Treasury announced new changes to Division 296 from 1 July 2026


During October the Treasurer announced some key changes to the proposed Division 296 tax measure to deal with some of the more contentious features of this proposed new tax.


The Government is planning to make a number of significant changes to the way this tax will apply, including moving from a total superannuation balance change methodology to a fund-level realised-earnings approach and introducing a second threshold of $10 million, with CPI indexing applying to both thresholds.


The Government also announced that the start date for the new Division 296 tax will be deferred to 1 July 2026 to allow further consultation and implementation work.


For a full explanation of the announced new changes, see our Tax Alert (click here).


Dual cab utes and FBT


The ATO wishes to dispel the 'common myth' that dual cab utes are automatically exempt from fringe benefits tax (FBT).
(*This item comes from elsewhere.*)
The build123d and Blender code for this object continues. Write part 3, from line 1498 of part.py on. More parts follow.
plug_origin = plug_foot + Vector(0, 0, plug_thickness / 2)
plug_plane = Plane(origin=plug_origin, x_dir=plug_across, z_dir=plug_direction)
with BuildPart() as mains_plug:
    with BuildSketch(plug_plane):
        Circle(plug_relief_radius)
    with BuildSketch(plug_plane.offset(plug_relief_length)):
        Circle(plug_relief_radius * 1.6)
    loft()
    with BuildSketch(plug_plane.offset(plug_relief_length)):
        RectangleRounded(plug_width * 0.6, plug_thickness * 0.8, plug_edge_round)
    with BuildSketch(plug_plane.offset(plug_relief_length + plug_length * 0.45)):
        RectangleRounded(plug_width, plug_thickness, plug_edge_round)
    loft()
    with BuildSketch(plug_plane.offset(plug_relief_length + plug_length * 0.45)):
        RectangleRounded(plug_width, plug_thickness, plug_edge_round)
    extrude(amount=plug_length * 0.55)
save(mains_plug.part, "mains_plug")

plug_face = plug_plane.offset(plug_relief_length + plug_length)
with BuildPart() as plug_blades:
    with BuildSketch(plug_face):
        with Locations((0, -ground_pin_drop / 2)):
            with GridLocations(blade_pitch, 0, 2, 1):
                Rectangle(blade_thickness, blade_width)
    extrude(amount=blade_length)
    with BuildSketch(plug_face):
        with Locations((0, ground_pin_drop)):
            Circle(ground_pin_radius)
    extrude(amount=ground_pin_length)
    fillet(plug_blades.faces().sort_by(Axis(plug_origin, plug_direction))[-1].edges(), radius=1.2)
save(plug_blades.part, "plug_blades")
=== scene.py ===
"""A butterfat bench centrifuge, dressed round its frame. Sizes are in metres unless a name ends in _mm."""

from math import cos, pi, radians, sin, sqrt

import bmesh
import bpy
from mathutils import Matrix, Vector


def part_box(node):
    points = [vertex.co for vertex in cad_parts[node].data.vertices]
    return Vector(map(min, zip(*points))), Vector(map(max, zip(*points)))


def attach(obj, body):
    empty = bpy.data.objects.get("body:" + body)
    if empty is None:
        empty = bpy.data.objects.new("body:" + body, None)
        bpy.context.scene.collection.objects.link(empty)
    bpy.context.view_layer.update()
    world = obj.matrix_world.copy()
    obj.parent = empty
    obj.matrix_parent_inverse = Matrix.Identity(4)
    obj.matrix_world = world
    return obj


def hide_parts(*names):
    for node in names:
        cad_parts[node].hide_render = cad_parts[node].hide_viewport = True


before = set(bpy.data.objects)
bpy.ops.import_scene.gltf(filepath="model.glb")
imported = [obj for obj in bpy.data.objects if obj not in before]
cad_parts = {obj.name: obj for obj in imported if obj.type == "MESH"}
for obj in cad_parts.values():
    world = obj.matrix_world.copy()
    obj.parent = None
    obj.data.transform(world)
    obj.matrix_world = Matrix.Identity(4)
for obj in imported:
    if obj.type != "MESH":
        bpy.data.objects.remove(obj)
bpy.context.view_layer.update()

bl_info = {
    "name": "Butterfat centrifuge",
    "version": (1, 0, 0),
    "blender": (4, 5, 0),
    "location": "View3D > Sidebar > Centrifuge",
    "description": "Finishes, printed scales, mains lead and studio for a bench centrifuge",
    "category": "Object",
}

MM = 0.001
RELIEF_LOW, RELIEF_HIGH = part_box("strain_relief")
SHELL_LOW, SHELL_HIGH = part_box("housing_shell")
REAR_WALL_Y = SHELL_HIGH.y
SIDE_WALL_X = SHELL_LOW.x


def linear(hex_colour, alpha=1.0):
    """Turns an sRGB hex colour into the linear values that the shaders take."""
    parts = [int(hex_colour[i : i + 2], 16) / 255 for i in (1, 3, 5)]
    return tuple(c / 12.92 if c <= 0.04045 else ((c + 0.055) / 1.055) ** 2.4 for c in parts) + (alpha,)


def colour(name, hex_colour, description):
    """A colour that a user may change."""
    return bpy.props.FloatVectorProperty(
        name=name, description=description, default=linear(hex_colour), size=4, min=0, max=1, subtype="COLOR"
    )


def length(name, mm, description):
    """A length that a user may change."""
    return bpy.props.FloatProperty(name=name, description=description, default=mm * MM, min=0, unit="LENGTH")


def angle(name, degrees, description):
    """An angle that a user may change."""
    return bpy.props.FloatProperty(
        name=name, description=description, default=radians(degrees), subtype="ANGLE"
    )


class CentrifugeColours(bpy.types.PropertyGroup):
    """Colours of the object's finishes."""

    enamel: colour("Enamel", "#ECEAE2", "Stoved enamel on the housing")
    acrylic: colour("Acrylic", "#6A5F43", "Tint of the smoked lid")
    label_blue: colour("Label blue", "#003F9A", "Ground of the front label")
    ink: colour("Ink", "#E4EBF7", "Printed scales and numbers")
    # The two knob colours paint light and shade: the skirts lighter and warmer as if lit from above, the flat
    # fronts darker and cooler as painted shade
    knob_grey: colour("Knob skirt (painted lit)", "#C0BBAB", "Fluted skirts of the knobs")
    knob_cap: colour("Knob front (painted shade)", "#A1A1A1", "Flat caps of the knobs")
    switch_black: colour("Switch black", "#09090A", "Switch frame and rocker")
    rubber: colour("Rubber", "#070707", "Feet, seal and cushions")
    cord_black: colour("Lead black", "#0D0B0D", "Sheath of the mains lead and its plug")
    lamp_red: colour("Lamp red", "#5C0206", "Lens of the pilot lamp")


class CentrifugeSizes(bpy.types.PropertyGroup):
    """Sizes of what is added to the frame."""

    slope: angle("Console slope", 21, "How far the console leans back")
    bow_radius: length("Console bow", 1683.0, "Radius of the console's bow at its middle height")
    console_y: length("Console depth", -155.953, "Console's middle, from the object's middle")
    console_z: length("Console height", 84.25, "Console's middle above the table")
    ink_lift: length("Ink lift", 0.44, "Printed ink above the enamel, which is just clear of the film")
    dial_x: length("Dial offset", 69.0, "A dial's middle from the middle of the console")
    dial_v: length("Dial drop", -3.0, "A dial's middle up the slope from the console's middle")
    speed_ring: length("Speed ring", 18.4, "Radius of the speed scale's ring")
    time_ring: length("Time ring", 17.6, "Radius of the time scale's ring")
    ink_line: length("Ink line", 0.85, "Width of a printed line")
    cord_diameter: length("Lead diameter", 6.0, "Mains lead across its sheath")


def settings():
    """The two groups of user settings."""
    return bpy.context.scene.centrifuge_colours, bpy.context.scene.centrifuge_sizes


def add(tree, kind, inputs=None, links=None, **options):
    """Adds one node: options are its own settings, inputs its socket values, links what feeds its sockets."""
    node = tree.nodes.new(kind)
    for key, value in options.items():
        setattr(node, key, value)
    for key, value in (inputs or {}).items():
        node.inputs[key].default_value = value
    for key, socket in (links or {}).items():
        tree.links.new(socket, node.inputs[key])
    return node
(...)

If an employer provides dual cab utes to staff to complete their duties and the vehicle is available for personal use, then the benefit may be subject to FBT.


By understanding how their employees use their dual cab utes, employers can work out if FBT applies and meet their FBT obligations.
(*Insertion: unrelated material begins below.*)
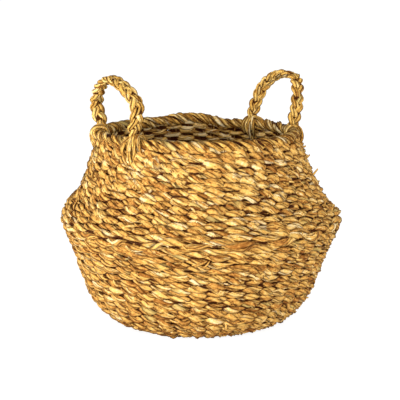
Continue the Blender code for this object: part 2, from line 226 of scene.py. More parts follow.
# One tree sweeps a flat blade along every guide line, then gives it its material
def bladeTree():
    tree = bpy.data.node_groups.new("sweepBlades", "GeometryNodeTree")
    for name, kind in (("Geometry", "Geometry"), ("Blade Sides", "Int"),
                       ("Thickness Share", "Float"), ("Material", "Material")):
        tree.interface.new_socket(name, in_out="INPUT", socket_type="NodeSocket" + kind)
    tree.interface.new_socket("Geometry", in_out="OUTPUT", socket_type="NodeSocketGeometry")

    def step(kind, links=None, values=None, settings=None):
        return addNode(tree, "GeometryNode" + kind, settings, values, links).outputs[0]

    given = addNode(tree, "NodeGroupInput").outputs
    lines = step("MeshToCurve", {"Mesh": given["Geometry"]})
    normal = step("InputNamedAttribute", None, {"Name": "bladeNormal"},
                  {"data_type": "FLOAT_VECTOR"})
    width = step("InputNamedAttribute", None, {"Name": "bladeWidth"}, {"data_type": "FLOAT"})
    turned = step("SetCurveNormal", {"Curve": lines, "Normal": normal}, None, {"mode": "FREE"})
    ring = step("CurvePrimitiveCircle", {"Resolution": given["Blade Sides"]}, {"Radius": 1.0},
                {"mode": "RADIUS"})
    level = step("Transform", {"Geometry": ring},
                 {"Rotation": (0.0, 0.0, math.pi / bladeShape["sides"])})
    squeeze = addNode(tree, "ShaderNodeCombineXYZ", None, {1: 1.0, 2: 1.0},
                      {0: given["Thickness Share"]})
    flat = step("Transform", {"Geometry": level, "Scale": squeeze.outputs[0]})
    parts = addNode(tree, "ShaderNodeSeparateXYZ", None, None, {0: step("InputPosition")})
    across = step("StoreNamedAttribute", {"Geometry": flat, "Value": parts.outputs["Y"]},
                  {"Name": "across"}, {"data_type": "FLOAT", "domain": "POINT"})
    swept = step("CurveToMesh", {"Curve": turned, "Profile Curve": across, "Scale": width},
                 {"Fill Caps": True})
    smooth = step("SetShadeSmooth", {"Geometry": swept})
    real = step("RealizeInstances", {"Geometry": smooth})
    dressed = step("SetMaterial", {"Geometry": real, "Material": given["Material"]})
    addNode(tree, "NodeGroupOutput", None, None, {"Geometry": dressed})
    return tree


sweepBlades = bladeTree()
lineFloats = ("bladeWidth", "tone", "olive", "along", "depth", "bladeSeed")


def unit(vectors):
    return vectors / np.maximum(np.linalg.norm(vectors, axis=-1, keepdims=True), 1e-12)


# From 0 to 1 with a slow start and a slow end
def ease(share):
    return share * share * (3.0 - 2.0 * share)


def partWay(first, second, share):
    return first * (1.0 - share) + second * share


# How far a plan angle lies from one in degrees, the shorter way round
def angleFrom(angle, degrees):
    return (angle - math.radians(degrees) + math.pi) % fullTurn - math.pi


# Places or directions, from how far out, at what plan angle and how far up they go
def polar(outward, angle, upward):
    east = outward * np.cos(angle)
    north = outward * np.sin(angle)
    return np.stack([east, north, np.broadcast_to(upward, east.shape)], axis=1)


# Turns rows of places about the upright axis when they are multiplied by it
def turnAboutUp(angle):
    return np.array([[math.cos(angle), math.sin(angle), 0.0],
                     [-math.sin(angle), math.cos(angle), 0.0], [0.0, 0.0, 1.0]])


def runAlong(line):
    return np.concatenate([[0.0], np.cumsum(np.linalg.norm(np.diff(line, axis=0), axis=1))])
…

To qualify for an exemption, the dual cab ute must be an 'eligible vehicle'. That is, it must be designed to carry a load of one tonne or more, or more than eight passengers (including the driver), or a load under one tonne and not primarily designed for carrying passengers.


The dual cab ute must also only be used for limited private use (ie. minor, infrequent and irregular), such as the occasional trip to the tip or helping a mate move house.


If an employee's personal use of the dual cab ute does not meet both of the above exemption conditions, then the employer will be liable for FBT.


ATO reminder: Business expenses that can (and cannot) be claimed


Taxpayers can claim a tax deduction for most business expenses, provided they meet the ATO's three 'golden rules':

  • The expense must be for business use, not for private use.
  • If the expense is for a mix of business and private use, they can only claim the portion that is used for business.
  • They must have records to prove their claim.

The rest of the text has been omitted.